Wednesday, January 21, 2009

Trust your feelings, Luke

I had wanted to admit a patient yesterday at 2-3 cm dilation. The reason I wanted to admit her was because the baby was so low I felt that once she dilated she could sneeze and the baby would come out. I just had a feeling that she was going to go quickly. The guidelines say not to admit until 4 cm. After sending her walking for 2 hours she was only 3 cm so we sent her home. In less than 3 hours she was back, fully dilated and blew the baby out 5 minutes after she got upstairs. This is not common for first babies. I didn't get to be there for that part, but when my preceptor was telling me about it later she said that my instincts were right about her.

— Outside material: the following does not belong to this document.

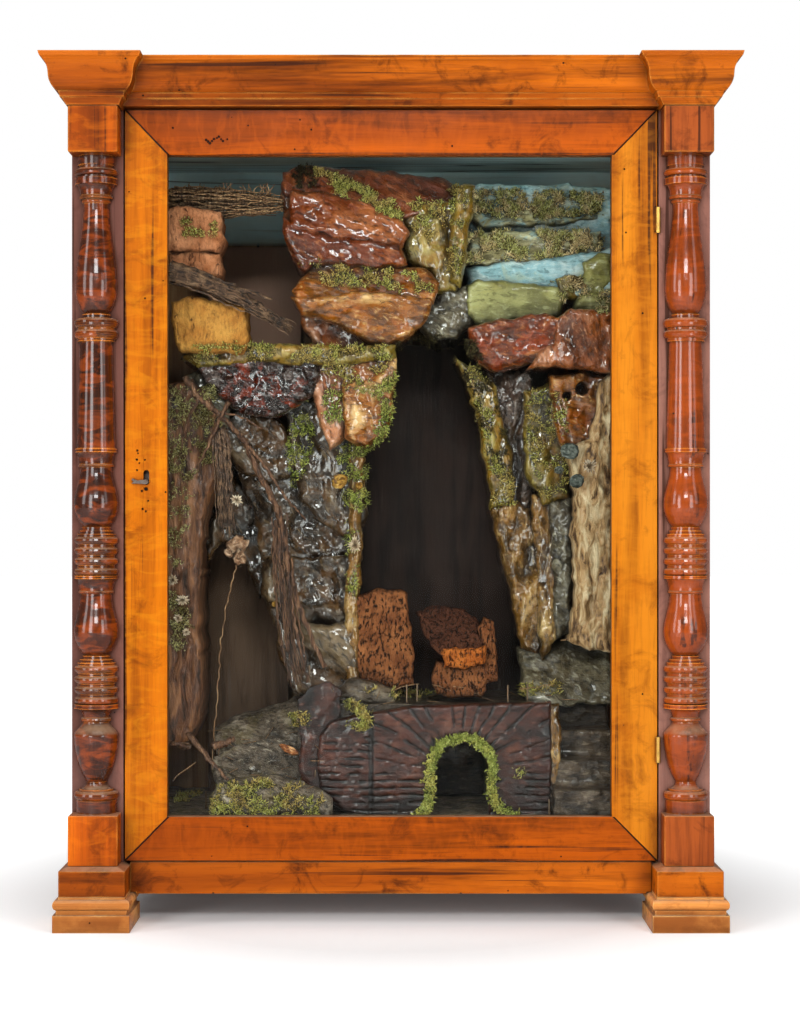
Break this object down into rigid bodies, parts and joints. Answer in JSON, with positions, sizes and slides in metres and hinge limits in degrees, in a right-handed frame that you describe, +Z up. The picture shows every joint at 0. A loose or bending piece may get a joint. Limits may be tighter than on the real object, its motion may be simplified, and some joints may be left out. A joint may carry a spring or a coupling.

I had instincts. And they were right.

Sunday, January 18, 2009

I did it your way

Second day. Contract/badge issue seems to be worked out. Have 24hrs of call tomorrow. My preceptor is definitely more detailed oriented than my last. It’s good for me, but at the same time I feel like I’m missing things. I feel like I have to learn to chart differently with every preceptor, which is fine – I just feel like they think I’m doing it wrong or don’t know how. I feel like everyone keeps saying “find your own way” but at the same time correct you if it’s not their way. Guess it’s all part of being a student.

Tuesday, January 13, 2009

Day 1

So I survived the first day of integration. There seems to be a little problem with the hospital contract - there might not be one. I’m trying to stick with the “it’s all going to work out” line of thinking. But according to Yoda, there is no try (Empire Strikes Back, 1980). Therefore, I do believe it’s all going to work out.

It’s really just helping me develop my midwifery skills for dealing with the unexpected.

Monday, January 12, 2009

Getting nervous

So it is the eve of my first day of integration. I am at the same practice I was with last semester, but I have a new preceptor. I am excited to get started and also terrified I am going to let people down. I am so, so nervous.

Sunday, January 11, 2009

The exotic island of rhode

So I am now living in Rhode Island. The move has been chaotic and stressful, but I guess that's how moves are. I actually feel very accomplished having done it, perhaps even like a real grown up. I like my new apartment, though I am a bit nervous about having a roommate again. I have been living alone for 2 and a half years now and prior to that I was living with my sister who has been my roommate on and off since I was 2 years old. I now have to remember the little things, like closing the door when I'm in the bathroom. I am also living with a stranger. The only other time I have lived with complete strangers was the summer I sublet a room from my genetics lab partner. I think it is all going to be okay, we'll just have to wait and see.